Between January and March the economy shrank by 2.4 per cent rather than the previously thought 1.9 per cent. Those 12 weeks thus witnessed a more severe contraction than occurred in the whole of the recession of the early 1990s.

At 4.9 per cent [the current aggregation for this recession] comfortably beats comparable figures for the slumps of the 1970s, early 1980s and early 1990s – at 3.5 per cent, 4.6 per cent and 2.5 per cent respectively.

So this credit crunch shrinkage now dwarfs each of the last three recessions.  And we’ve got quite a way to go.  Especially if you believe the “double-dip” doom-merchants that say we’ll see a “W” shaped-graph, rather than a “U” shaped one, meaning any initial recovery will prove merely a temporary respite.

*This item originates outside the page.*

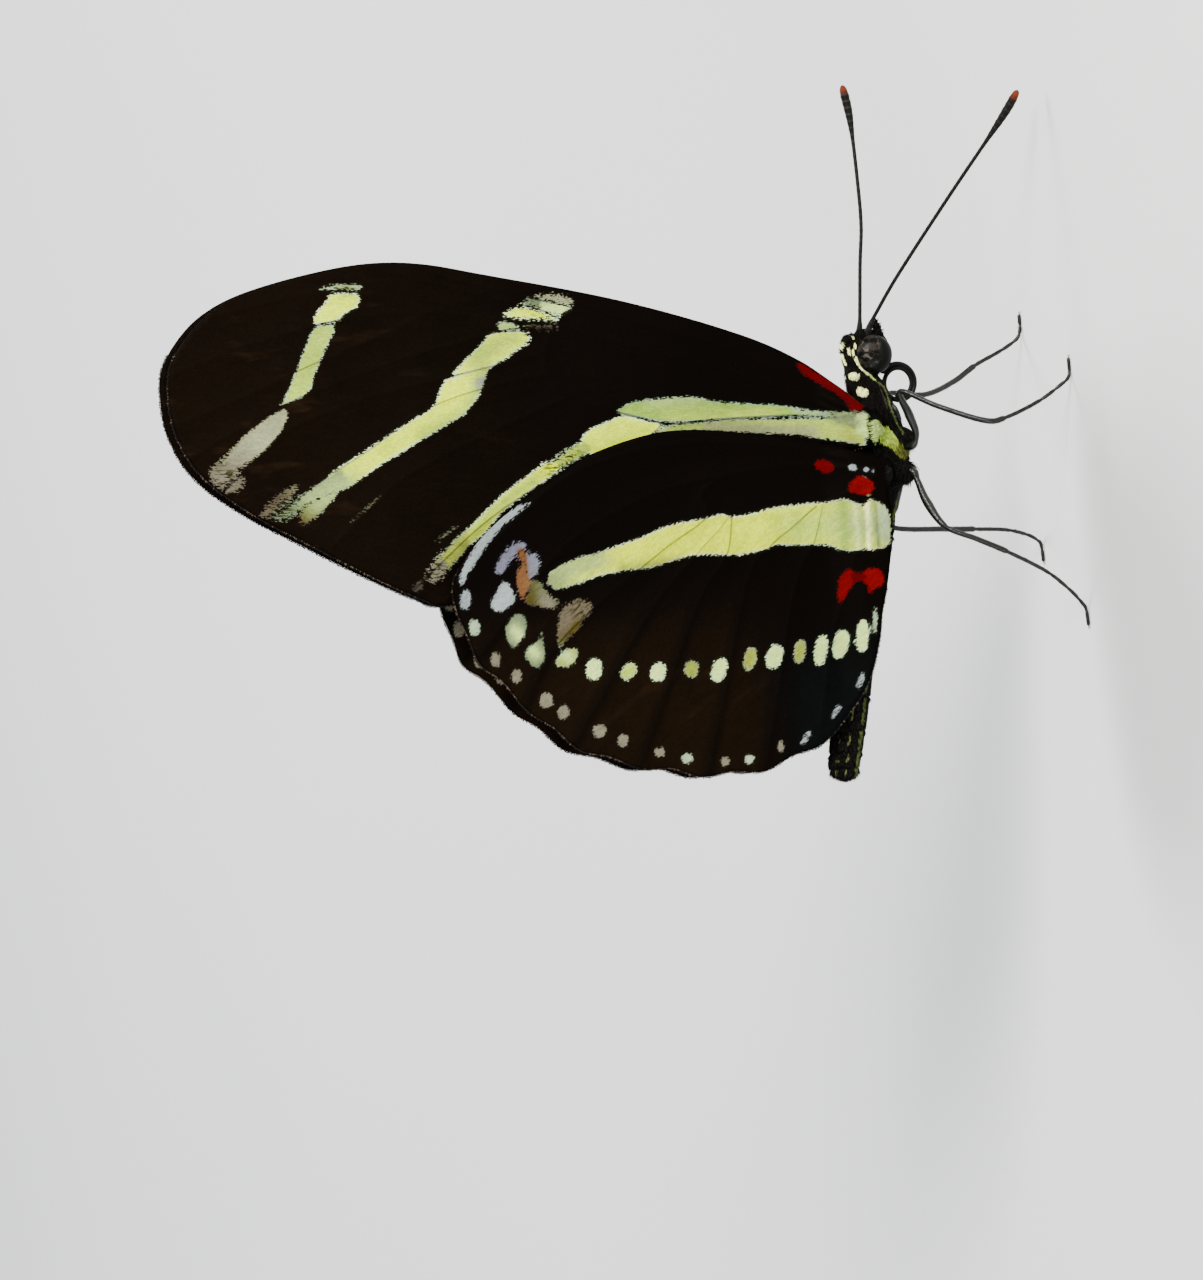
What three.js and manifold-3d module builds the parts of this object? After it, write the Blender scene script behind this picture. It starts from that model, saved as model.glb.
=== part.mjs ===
// Zebra longwing butterfly at rest, wings closed over its back, standing on its four walking legs.
// Millimetres. The head points to +X, the left side to +Y, and the feet stand on the floor at z = 0.
// The origin is on the floor, under the middle of the insect from feeler tips to tail.

import * as THREE from 'three';
import { mergeVertices } from 'three/addons/utils/BufferGeometryUtils.js';
import Module from 'manifold-3d';

const wasm = await Module();
wasm.setup();

// Driving dimensions

const gap = 0.3;            // clearance between pieces that touch on the real insect
const sheet = 0.5;          // wing membrane
const smallest = 0.012;     // slivers that joins and cuts leave are closed up below this size
const ridge = { stem: 0.16, branch: 0.12 };   // how far a vein stands proud of each face of the membrane

const thorax = {
  // x, height of the axis, half height, half width
  stations: [
    [2.7, 11.63, 0.86, 0.8],
    [2.2, 11.6, 0.94, 0.86],
    [1.9, 11.55, 1.04, 0.94],
    [1.4, 11.45, 1.22, 1.1],
    [0.7, 11.3, 1.6, 1.38],
    [-0.5, 11.2, 1.88, 1.55],
    [-1.7, 11.05, 1.97, 1.6],
    [-2.7, 10.9, 1.65, 1.45],
    [-3.5, 10.85, 1.25, 1.2],
    [-4.0, 10.85, 0.95, 0.95],
  ],
};

const abdomen = {
  front: [-4.3, 10.9],
  middle: [-11.0, 12.85],
  tail: [-20.93, 15.0],
  segments: 9,
  halfHeight: 1.18,
  halfWidth: 1.05,
  waist: 0.8,               // share of the full girth where it meets the thorax
  groove: 0.12,             // depth of the ring between two segments
};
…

Given a gloomy outlook, the naturally perky souls that the assembled cast were decided to think of selling remedies.  The recollections of my friend that provided heavy-duty building plant during the last recession triggered my thoughts on what I remember being called “sweating the assets”.

If the solutions you sell, as many do, have two elements - the initial outlay requires ongoing attention - then diverting resource to help clients maximise the performance of their ‘asset’, so that it lasts longer and staves off any hint of any replacement purchase, could in theory allow such ‘maintenance’ revenue to take the place of lost capital equipment sales.

Such dedication we considered would go down very well with customers.  Setting up a team that devotes itself to a long-term goal of reducing client expenditure whilst unleashing even greater returns from what they’ve got sounds like a winner.

Thinking it through, the main objection we conjured was that clients might be miffed that either such a team was not already in place, or that the current set-up purports to do this anyway.

It wouldn’t take a lot of imagination and new packaging/pricing to prevent these doubts appearing.